Provide again, from the entries below, every line from the one containing "0.5 * MM, route, FACE)" through the one containing "if empty is", exactly as written, and no other line.
--- Start Records for this task ---
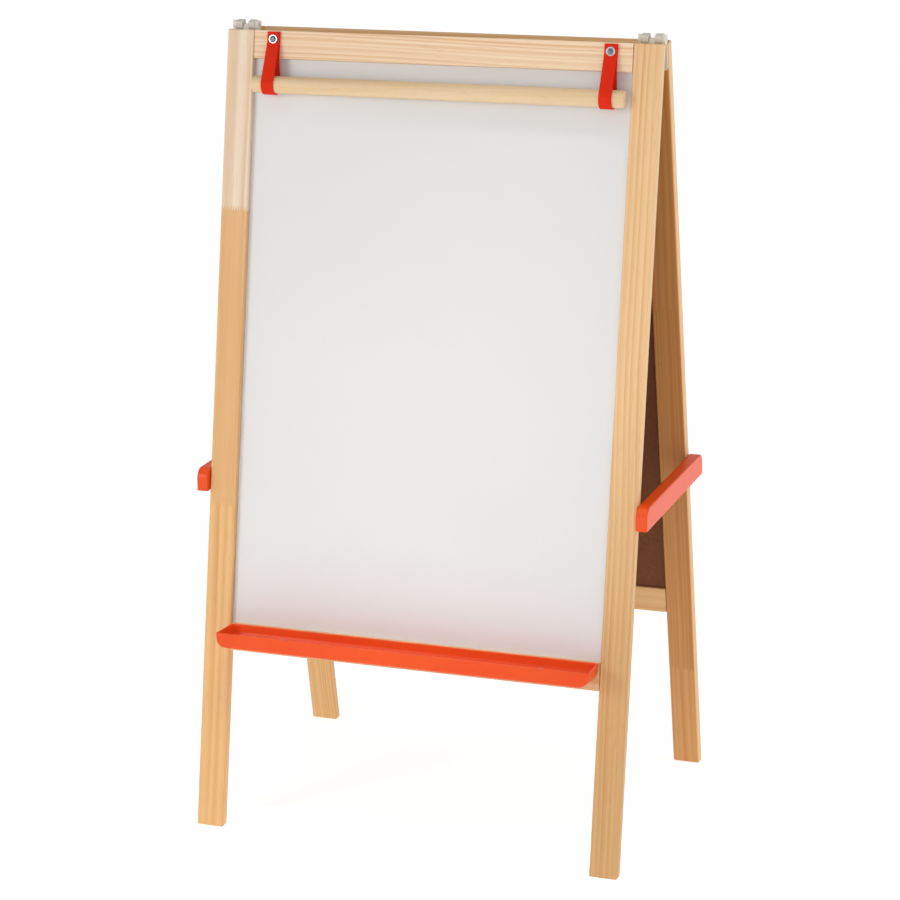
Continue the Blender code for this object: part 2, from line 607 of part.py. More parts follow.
--- End Records for this task ---
--- Start Records for this task ---
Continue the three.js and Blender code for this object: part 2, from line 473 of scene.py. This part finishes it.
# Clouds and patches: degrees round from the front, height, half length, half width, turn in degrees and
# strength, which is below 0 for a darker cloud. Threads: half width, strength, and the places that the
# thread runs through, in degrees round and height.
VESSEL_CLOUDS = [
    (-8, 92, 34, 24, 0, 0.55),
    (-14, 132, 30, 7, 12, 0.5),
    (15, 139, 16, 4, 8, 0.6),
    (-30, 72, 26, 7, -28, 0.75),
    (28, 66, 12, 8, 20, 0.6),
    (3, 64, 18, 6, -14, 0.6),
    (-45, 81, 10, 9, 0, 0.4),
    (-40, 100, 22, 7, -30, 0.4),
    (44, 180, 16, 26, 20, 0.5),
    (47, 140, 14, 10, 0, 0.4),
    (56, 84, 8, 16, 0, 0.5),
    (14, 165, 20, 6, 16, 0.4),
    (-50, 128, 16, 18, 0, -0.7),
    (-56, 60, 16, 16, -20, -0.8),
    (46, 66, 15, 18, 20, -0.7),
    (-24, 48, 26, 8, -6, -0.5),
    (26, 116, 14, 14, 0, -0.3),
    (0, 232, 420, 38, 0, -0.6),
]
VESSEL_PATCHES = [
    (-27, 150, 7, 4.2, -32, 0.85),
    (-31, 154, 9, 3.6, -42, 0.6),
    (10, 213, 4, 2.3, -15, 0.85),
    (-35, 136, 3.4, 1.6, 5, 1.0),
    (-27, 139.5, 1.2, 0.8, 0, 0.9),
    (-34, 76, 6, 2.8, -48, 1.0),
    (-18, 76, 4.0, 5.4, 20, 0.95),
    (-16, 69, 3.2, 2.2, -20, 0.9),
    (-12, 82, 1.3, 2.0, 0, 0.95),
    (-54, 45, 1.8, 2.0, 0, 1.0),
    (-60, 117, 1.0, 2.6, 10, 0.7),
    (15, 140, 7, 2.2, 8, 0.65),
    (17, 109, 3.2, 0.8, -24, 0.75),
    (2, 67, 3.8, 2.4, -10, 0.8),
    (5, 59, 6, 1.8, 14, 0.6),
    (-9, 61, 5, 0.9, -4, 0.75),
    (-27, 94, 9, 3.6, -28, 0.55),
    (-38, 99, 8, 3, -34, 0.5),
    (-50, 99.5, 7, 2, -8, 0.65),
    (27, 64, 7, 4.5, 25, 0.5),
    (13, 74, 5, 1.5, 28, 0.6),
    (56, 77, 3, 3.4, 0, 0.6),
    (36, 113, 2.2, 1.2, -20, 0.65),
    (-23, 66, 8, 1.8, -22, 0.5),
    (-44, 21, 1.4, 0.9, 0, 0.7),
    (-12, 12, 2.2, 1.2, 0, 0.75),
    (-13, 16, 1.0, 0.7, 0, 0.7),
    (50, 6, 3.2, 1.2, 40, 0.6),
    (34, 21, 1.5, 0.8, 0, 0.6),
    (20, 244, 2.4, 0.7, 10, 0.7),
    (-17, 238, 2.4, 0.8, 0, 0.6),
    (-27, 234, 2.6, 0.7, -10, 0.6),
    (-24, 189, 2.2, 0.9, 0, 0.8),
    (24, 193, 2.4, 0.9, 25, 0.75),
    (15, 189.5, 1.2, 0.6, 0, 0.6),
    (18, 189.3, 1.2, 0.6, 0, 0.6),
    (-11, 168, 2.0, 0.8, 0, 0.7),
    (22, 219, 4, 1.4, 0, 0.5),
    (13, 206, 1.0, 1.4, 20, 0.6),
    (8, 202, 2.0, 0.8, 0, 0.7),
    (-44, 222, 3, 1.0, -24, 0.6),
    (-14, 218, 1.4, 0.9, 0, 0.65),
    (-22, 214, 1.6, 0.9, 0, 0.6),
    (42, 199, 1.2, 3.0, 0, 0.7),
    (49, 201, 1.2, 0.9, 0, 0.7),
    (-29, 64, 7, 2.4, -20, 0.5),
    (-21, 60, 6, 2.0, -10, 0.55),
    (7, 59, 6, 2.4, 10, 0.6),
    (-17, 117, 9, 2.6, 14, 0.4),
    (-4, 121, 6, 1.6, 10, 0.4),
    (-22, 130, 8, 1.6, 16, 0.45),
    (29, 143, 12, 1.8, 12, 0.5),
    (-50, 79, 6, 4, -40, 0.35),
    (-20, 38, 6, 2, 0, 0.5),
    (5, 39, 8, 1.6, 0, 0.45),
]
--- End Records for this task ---
--- Start Records for this task ---
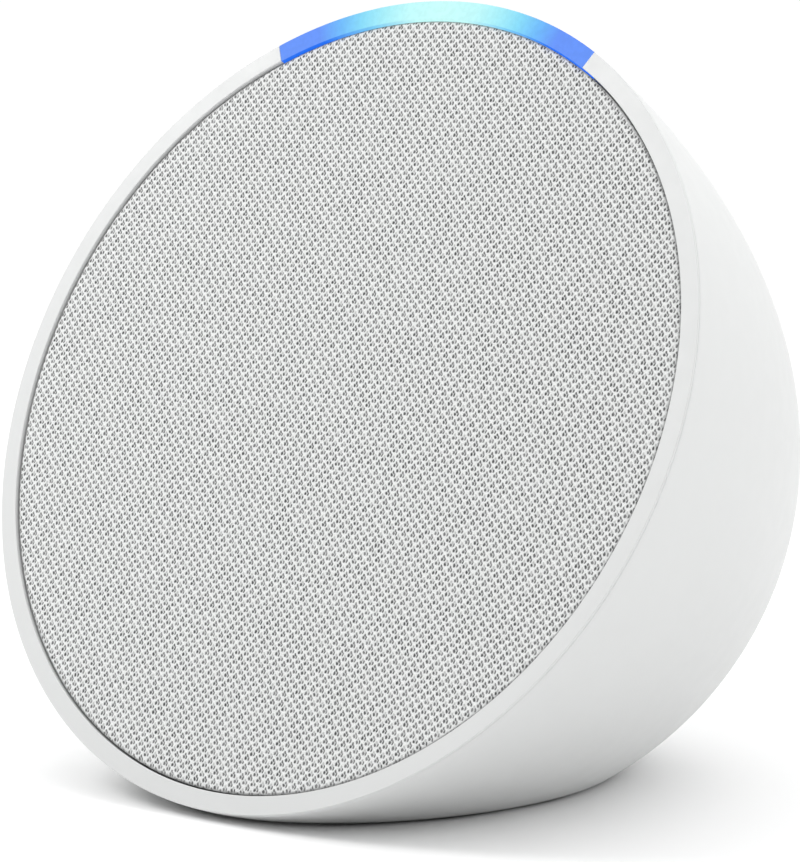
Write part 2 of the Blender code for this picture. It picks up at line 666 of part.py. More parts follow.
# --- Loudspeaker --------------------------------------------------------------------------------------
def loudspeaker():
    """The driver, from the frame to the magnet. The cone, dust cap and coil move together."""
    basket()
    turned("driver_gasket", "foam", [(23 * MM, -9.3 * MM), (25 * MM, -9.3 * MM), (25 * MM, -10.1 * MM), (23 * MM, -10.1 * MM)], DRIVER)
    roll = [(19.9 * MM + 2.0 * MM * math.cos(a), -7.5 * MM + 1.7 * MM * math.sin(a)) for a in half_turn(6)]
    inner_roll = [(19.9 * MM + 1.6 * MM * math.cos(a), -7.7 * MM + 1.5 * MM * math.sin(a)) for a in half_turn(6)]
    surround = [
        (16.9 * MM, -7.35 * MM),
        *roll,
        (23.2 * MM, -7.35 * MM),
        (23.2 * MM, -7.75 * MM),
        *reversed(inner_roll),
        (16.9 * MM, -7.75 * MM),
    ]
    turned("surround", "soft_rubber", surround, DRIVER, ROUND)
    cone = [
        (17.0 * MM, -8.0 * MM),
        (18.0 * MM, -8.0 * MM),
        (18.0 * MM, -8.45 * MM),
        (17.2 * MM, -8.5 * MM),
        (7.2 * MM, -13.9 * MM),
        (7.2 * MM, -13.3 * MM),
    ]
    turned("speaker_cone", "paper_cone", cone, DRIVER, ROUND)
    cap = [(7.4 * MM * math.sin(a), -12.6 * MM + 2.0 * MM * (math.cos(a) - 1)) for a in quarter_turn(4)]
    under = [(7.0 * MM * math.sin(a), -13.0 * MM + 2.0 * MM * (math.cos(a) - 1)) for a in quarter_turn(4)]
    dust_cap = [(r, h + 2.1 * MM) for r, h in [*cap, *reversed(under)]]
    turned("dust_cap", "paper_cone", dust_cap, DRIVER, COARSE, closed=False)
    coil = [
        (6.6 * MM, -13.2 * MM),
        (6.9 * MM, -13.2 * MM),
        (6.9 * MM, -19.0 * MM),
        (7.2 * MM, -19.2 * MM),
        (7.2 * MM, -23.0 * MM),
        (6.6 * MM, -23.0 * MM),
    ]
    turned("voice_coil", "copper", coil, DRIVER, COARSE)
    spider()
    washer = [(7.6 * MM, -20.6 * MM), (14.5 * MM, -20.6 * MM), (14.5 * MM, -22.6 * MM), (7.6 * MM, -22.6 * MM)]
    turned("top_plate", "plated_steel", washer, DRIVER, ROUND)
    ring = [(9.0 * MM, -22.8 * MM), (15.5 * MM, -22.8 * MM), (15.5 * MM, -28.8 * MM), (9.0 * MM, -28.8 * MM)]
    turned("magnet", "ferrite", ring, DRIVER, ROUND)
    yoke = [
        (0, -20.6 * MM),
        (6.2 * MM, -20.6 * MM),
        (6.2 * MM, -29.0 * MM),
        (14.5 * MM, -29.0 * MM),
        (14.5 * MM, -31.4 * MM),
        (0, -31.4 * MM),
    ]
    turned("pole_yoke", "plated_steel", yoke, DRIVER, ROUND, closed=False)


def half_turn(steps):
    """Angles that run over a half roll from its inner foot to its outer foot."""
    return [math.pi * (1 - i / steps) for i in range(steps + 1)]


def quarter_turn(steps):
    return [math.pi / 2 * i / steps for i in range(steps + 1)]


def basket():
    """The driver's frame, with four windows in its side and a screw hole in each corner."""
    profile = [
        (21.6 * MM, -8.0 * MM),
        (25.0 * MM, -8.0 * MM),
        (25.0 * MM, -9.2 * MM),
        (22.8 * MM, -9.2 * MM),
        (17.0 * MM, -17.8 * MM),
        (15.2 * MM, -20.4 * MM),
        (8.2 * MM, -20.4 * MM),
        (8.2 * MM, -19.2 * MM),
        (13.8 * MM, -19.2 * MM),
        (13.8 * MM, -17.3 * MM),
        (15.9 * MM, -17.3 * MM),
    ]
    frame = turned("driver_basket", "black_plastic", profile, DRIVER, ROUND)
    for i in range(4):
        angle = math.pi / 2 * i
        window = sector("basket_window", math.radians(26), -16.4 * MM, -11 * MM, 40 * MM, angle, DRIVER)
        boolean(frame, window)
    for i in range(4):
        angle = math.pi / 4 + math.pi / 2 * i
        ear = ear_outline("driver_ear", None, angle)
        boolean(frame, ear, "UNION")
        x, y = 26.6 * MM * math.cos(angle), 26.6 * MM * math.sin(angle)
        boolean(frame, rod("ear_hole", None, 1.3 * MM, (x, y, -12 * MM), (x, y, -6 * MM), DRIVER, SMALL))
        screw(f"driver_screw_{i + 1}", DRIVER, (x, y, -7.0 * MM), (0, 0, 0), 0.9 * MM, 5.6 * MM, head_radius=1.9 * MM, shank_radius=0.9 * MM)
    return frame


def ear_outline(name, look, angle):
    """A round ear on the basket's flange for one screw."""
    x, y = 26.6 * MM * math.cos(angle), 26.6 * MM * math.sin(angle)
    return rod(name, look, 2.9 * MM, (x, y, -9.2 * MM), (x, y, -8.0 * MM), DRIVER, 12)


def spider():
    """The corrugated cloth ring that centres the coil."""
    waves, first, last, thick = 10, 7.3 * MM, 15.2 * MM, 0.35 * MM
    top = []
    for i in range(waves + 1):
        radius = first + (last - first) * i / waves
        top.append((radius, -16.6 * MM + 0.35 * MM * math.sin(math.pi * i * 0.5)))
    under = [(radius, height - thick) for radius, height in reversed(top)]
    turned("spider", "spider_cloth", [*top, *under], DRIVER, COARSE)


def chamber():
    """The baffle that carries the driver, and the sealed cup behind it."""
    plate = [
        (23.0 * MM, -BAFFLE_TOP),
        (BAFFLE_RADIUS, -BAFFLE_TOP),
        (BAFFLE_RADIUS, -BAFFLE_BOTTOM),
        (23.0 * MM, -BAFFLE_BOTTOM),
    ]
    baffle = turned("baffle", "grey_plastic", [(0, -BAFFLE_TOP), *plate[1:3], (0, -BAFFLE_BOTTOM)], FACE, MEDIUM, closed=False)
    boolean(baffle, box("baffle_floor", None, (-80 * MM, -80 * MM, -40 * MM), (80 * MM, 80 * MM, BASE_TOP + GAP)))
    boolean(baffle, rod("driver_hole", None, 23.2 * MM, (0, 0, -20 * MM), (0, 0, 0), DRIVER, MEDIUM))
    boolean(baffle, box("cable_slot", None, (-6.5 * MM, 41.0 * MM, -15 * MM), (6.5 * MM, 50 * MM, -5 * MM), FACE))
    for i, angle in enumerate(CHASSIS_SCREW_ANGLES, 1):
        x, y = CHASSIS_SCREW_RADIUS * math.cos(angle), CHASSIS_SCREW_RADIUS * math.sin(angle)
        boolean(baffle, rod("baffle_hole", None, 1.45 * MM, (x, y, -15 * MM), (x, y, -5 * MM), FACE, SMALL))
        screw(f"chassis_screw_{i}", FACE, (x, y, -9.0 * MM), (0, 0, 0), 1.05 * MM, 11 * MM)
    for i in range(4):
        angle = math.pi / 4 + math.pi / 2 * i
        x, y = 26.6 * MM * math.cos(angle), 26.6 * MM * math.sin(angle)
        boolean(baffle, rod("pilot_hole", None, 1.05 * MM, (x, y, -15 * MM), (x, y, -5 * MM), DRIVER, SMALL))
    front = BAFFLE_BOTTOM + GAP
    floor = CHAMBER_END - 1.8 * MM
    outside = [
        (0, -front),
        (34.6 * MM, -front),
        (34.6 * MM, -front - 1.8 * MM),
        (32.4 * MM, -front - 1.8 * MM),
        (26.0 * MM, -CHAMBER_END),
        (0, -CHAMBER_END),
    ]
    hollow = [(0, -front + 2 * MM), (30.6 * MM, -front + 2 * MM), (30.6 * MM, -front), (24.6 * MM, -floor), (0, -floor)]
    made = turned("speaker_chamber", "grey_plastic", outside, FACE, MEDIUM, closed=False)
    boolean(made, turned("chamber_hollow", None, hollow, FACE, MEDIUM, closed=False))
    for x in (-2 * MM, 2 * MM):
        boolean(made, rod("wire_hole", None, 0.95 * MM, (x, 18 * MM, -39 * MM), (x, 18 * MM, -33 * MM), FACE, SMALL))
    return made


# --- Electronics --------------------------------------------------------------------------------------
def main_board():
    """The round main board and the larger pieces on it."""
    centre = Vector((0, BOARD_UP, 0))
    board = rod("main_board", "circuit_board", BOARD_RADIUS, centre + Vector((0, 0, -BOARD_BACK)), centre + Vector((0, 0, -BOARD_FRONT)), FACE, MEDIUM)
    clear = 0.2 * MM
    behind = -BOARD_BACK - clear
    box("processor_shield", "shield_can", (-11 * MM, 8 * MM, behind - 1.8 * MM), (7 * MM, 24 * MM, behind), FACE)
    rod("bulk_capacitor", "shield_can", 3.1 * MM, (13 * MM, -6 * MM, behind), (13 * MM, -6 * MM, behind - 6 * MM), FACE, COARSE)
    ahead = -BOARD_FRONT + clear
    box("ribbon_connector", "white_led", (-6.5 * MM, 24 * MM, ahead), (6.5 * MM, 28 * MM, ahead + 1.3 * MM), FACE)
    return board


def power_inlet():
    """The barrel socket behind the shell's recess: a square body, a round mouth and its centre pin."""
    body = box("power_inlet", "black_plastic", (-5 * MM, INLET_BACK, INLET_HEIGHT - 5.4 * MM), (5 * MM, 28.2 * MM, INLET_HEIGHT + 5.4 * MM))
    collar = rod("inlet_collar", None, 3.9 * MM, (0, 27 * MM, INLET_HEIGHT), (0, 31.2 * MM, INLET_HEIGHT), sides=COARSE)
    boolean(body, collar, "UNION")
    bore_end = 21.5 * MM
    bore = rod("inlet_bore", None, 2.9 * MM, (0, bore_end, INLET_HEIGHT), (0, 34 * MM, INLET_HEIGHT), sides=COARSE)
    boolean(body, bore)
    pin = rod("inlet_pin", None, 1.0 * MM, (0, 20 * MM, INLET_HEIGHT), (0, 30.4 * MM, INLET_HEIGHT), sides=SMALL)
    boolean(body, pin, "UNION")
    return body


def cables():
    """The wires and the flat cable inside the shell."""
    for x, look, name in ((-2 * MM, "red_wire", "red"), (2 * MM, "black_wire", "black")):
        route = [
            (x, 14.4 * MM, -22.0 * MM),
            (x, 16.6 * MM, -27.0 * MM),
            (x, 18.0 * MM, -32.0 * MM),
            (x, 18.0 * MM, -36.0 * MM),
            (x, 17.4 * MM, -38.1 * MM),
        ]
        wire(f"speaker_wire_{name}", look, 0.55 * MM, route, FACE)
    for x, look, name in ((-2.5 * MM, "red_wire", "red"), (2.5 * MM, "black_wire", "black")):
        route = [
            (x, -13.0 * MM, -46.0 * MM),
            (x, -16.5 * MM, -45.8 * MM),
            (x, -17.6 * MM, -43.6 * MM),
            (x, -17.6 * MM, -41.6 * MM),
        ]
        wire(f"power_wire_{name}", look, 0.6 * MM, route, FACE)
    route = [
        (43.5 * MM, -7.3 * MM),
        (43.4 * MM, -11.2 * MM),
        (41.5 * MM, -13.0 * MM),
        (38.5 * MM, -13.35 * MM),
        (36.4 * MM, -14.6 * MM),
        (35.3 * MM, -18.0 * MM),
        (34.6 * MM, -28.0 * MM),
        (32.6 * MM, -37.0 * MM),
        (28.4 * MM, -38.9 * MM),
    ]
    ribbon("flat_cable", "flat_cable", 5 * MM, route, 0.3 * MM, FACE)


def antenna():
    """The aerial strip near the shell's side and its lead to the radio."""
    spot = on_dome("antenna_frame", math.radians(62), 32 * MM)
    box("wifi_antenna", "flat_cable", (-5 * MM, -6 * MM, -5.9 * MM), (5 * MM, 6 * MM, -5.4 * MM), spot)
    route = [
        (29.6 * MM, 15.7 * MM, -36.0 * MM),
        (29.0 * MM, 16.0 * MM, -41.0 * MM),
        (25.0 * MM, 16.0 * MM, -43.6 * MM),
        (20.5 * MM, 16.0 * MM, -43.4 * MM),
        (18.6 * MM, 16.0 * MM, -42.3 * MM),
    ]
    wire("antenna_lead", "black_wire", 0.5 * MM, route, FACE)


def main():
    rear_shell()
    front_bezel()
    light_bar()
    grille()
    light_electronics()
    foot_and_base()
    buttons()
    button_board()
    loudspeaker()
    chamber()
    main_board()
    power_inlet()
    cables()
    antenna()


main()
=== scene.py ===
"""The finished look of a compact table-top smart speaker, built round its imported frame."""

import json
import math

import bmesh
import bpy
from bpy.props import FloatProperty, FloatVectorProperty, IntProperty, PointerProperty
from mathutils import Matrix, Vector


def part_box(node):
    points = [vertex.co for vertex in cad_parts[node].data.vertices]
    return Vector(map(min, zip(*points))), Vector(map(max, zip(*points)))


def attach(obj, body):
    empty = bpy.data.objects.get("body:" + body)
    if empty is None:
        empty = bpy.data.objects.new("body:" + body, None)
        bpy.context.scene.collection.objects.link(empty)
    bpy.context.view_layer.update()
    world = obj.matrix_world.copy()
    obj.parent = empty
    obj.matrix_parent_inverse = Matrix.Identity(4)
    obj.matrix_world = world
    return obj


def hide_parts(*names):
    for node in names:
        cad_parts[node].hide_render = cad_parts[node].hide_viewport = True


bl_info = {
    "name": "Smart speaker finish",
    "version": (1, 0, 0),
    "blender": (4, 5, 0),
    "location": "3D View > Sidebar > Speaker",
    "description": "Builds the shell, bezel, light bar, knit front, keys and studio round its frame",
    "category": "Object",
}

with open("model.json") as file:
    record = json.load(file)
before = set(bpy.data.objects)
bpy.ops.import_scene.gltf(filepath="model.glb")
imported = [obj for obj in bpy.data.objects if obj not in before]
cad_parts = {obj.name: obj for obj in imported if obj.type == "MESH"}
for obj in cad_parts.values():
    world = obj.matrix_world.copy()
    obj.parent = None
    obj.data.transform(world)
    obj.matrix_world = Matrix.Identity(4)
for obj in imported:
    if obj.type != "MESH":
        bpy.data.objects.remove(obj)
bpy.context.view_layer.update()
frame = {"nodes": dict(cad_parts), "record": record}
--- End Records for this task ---
Exercise answer:
    wire("antenna_lead", "black_wire", 0.5 * MM, route, FACE)


def main():
    rear_shell()
    front_bezel()
    light_bar()
    grille()
    light_electronics()
    foot_and_base()
    buttons()
    button_board()
    loudspeaker()
    chamber()
    main_board()
    power_inlet()
    cables()
    antenna()


main()
=== scene.py ===
"""The finished look of a compact table-top smart speaker, built round its imported frame."""

import json
import math

import bmesh
import bpy
from bpy.props import FloatProperty, FloatVectorProperty, IntProperty, PointerProperty
from mathutils import Matrix, Vector


def part_box(node):
    points = [vertex.co for vertex in cad_parts[node].data.vertices]
    return Vector(map(min, zip(*points))), Vector(map(max, zip(*points)))


def attach(obj, body):
    empty = bpy.data.objects.get("body:" + body)
    if empty is None:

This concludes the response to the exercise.